Esse pequeno exemplo mostra como tudo é uma questão
de conceito quando se trata de definir o escalonamento. O carro
hipotético do último cálculo sugerido teria uma terceira de 27 km/h por
1.000 rpm, que alcançaria 148 km/h; uma segunda de 18 km/h por 1.000
rpm, que atingiria 99 km/h; e uma primeira de 10 km/h por 1.000 rpm,
para 55 km/h. Com os parâmetros de um 2.0 litros típico e pneus
195/60-15, sua capacidade de rampa seria de 41%.
O leitor pode não ter notado, mas o que foi dito até
essa parte não entrou no mérito das relações das marchas e do
diferencial. É depois de definir todo o conceito que serão calculadas
as relações, de maneira que esses efeitos sejam produzidos.

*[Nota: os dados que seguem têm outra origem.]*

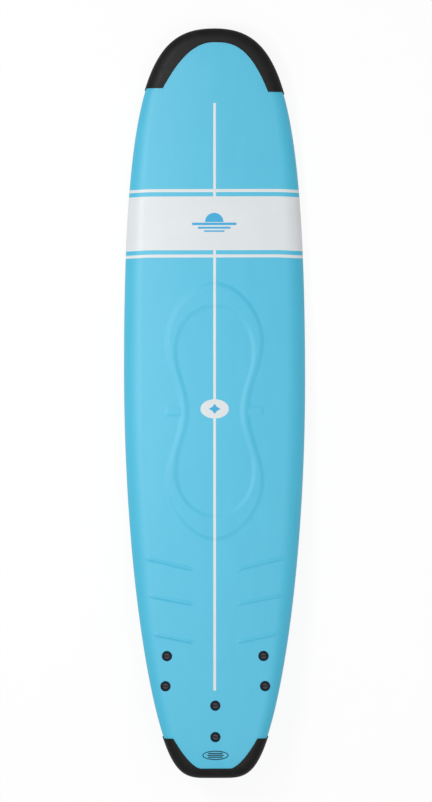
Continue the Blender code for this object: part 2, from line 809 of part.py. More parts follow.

Para finalizar, um exemplo prático: Corsa Wind 1.0
litro de primeira geração. Diante de queixas de baixo desempenho, a
General Motors decidiu refazer o escalonamento do câmbio. A quarta
marcha dos dois primeiros anos virou a quinta em 1996, ambas resultando
em algo próximo a 27 km/h por 1.000 rpm. Só não ficaram exatamente
iguais porque, em simultâneo à modificação, o diferencial passou de
4,53:1 para 4,31:1, resultando num efeito de quinta marcha quase 5%
mais longo.
Com a mudança, o motor não mais passava de 5.500 rpm
à velocidade máxima de 150 km/h (obtida com o motor de injeção
multiponto e 60 cv) 500 rpm abaixo da rotação de potência máxima.

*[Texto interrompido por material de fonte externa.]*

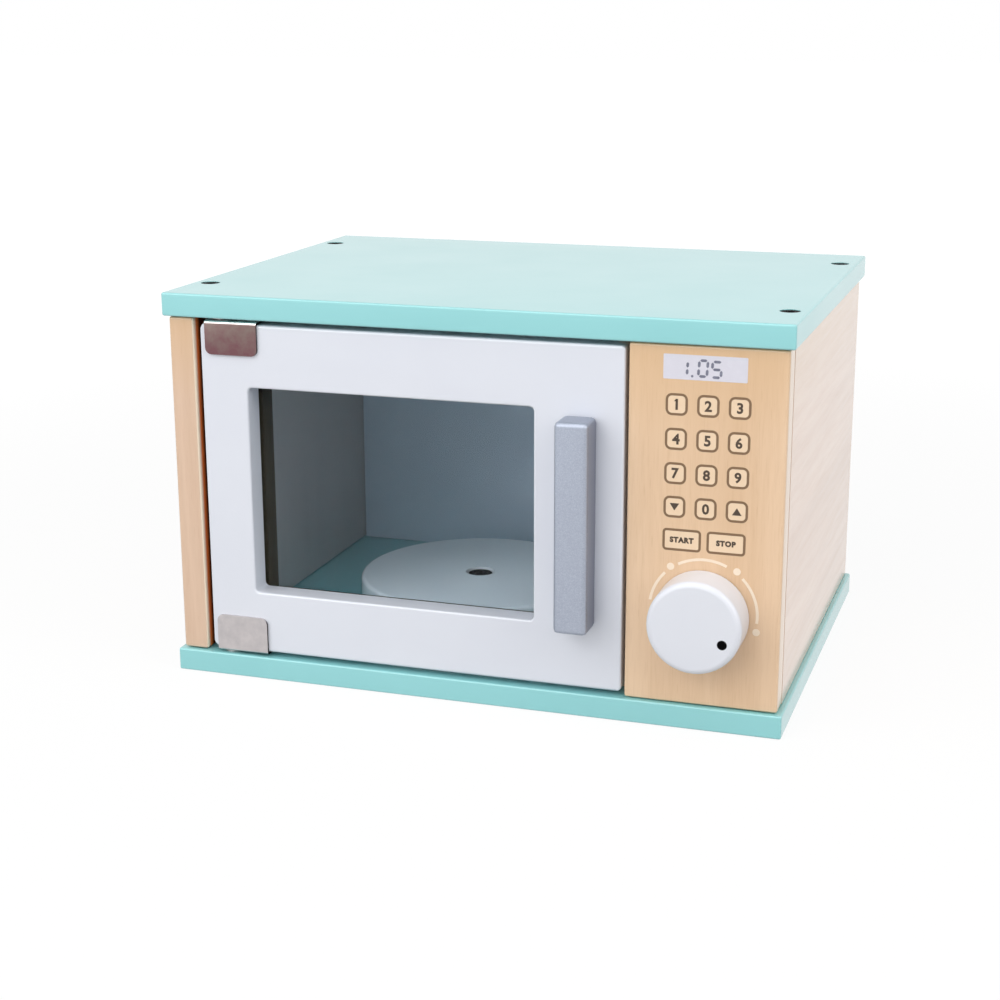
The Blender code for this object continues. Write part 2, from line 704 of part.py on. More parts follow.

Portanto, a velocidade final ficou abaixo do que seria possível, pois o
motor não chegava a desenvolver toda a potência nessa marcha. Apesar
disso, a 120 km/h o motor "gritava" a 4.500 rpm, o que também era
desagradável. Na primeira versão do Wind, de 1994, viajava-se a 3.700
rpm em quinta a 120 km/h (32,2 km/h por 1.000 rpm). A 145 km/h,
velocidade máxima com o motor de injeção monoponto e 50 cv de potência
a rotação chegava a 5.650 rpm em quarta, ainda 150 rpm abaixo do giro
de maior potência — não era perfeito, mas aceitável.
Como se pode ver, calcular os efeitos de um câmbio pode não ser tão
simples, mas também não é nenhum bicho-de-sete-cabeças. Isso é algo que
os fabricantes têm o dever de caprichar sempre.